Much of the story around how and why we got where we are today is, by now, a familiar tale. Many of us have sat through PowerPoint narratives on the state of higher ed with similar data and bullet points. The first part of the book is rich with data and offers a good overview for those who need a better understanding of the big picture. Even for those who are acquainted with the key forces at play, McGee offers strong talking points and new perspectives on familiar topics. For example, he makes the case that the student debt issue has been misrepresented, as “the vast majority of student borrowers manage their debt.” The detailed section on demographics stresses the shifts that are so critical to understanding today’s marketplace. Competition from for-profit institutions is not discussed, and thought it doesn’t pose the level of threat some had predicted a few years back, there are permutations emerging in that area which should not be ignored. McGee discusses technology but does not overemphasize its role in the creation of the problem or the implementation of a solution.

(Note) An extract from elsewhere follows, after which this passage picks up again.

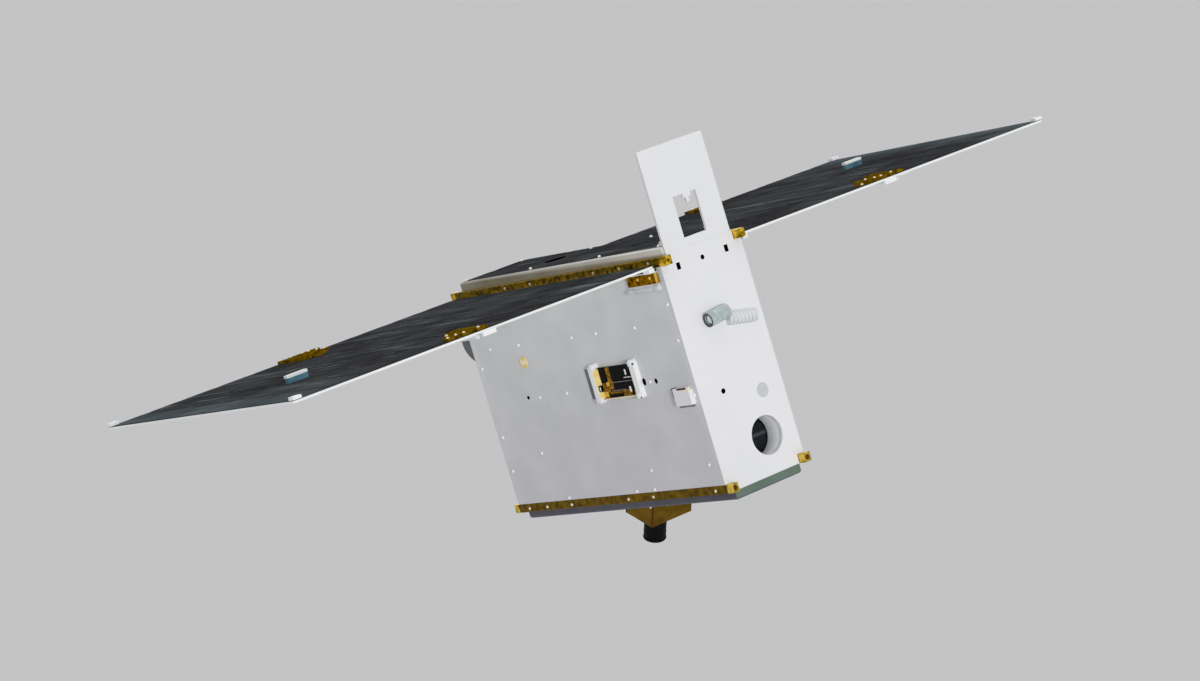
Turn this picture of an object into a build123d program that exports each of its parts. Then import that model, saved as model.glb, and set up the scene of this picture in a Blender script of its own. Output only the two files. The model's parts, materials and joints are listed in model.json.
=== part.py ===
from build123d import *
import os

# A folding-wing nanosatellite with its wings and its white flap spread, as it flies.
# X is the long way of the bus, Y its narrow way, Z points out of the face that the wings open from.
# The origin is the centre of the bus. Front is -Y and right is +X.

# Bus: four corner rails along X hold the end plates, the side panels and the decks
bus_length = 340.5
bus_width = 100.0
bus_height = 226.3
rail_side = 8.5
rail_round = 1.0
rail_overhang = 8.0
rail_screw_radius = 1.25
rail_screw_depth = 10.0
end_thick = 5.0
panel_thick = 2.5
deck_thick = 3.0
cap_proud = 7.7
under_proud = 8.6
cap_side_gap = 0.5
cap_chamfer = 1.5

half_width = bus_width / 2
half_height = bus_height / 2
end_face = bus_length / 2 - rail_overhang
inner_end_face = end_face - end_thick
between_rails = bus_width - 2 * rail_side
rail_gap_height = bus_height - 2 * rail_side
cap_width = between_rails - 2 * cap_side_gap
cap_top = half_height + cap_proud
under_face = half_height + under_proud

# Wings: two panels on each side, drawn for the front one and turned half round for the back one
wing_end_setback = 3.25
wing_root_gap = 5.0
wing_drop = 5.15
inner_length = 205.9
outer_length = 201.9
substrate_thick = 2.1
cell_thick = 0.5
panel_corner = 3.0
hinge_line_gap = 2.2
fold_gap = 5.0
cell_columns = 4
cell_rows = 5
cell_gap = 3.0
cell_border = 3.5
cell_chamfer = 4.0
wings = [("front", 0), ("back", 180)]

wing_chord = 2 * (end_face - wing_end_setback)
wing_root = half_width + wing_root_gap
hinge_line = wing_root + inner_length + hinge_line_gap / 2
outer_start = hinge_line + hinge_line_gap / 2
wing_tip = outer_start + outer_length
wing_top = half_height - wing_drop
substrate_top = wing_top - cell_thick
wing_bottom = substrate_top - substrate_thick
fold_axis_height = wing_bottom - fold_gap / 2
panels = [("inner", wing_root, inner_length), ("outer", outer_start, outer_length)]

# Root hinges: a block on the bus between two arms that hang from the wing's root edge
root_axis_gap = 3.2
root_axis_drop = 26.55
root_hinge_inset = 25.0
root_block_width = 30.0
root_block_depth = 4.4
root_block_drop = 11.35
knuckle_radius = 2.6
pin_radius = 1.0
pin_clearance = 0.06
arm_width = 7.0
arm_side_gap = 0.5
arm_face_gap = 1.4
arm_thick = 1.8

root_axis_out = half_width + root_axis_gap
root_axis_height = half_height - root_axis_drop
root_hinge_place = wing_chord / 2 - root_hinge_inset
root_block_top = half_height - root_block_drop
arm_inner_face = half_width + arm_face_gap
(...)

People who work in higher education, the target audience for this book, are seeking advice on and solutions to many problems we share. And here McGee’s book stands apart from the direr books offered on the subject. It starts with the confluence of the threats confronting higher education, but does not move into “the end is near” despair. McGee sketches out a rough plan of action without the specificity that needs to be filled in by individual readers and institutions. Spoiler alert: the answers are not all here. If it only were that simple.
Perhaps the key takeaway is the sage advice that we need to better know who are our students, who we are, and we need to know our place in the market. Colleges need a more “granular understanding” of themselves. This seems simple, but it requires deep institutional self-reflection and a refinement of how that gets reflected in the branding of the institution.
Though the issues we face are pressing, we are often too consumed with day-to-day obligations to focus on the future in a pragmatic proactive way. And while many in academia have an aversion to what are perceived as crass discussions of the “changing marketplace for higher education, ” the reality is market- based discussions are critical and don’t preclude either the academic nature of what we do, nor the “transformational” part of the college experience. And as institutions balance important responsibilities, McGee repeatedly reminds us of the need to focus on the distinctive qualities of an institution, on what makes a specific place attractive to a changing student demographic.
Midway through the book, McGee uses the success of Apple to illustrate the “imperative for meaningful differentiation.” He recalls Apple again at the end of the book and distills his recommendations for readers and institutions into two words: “Think different.”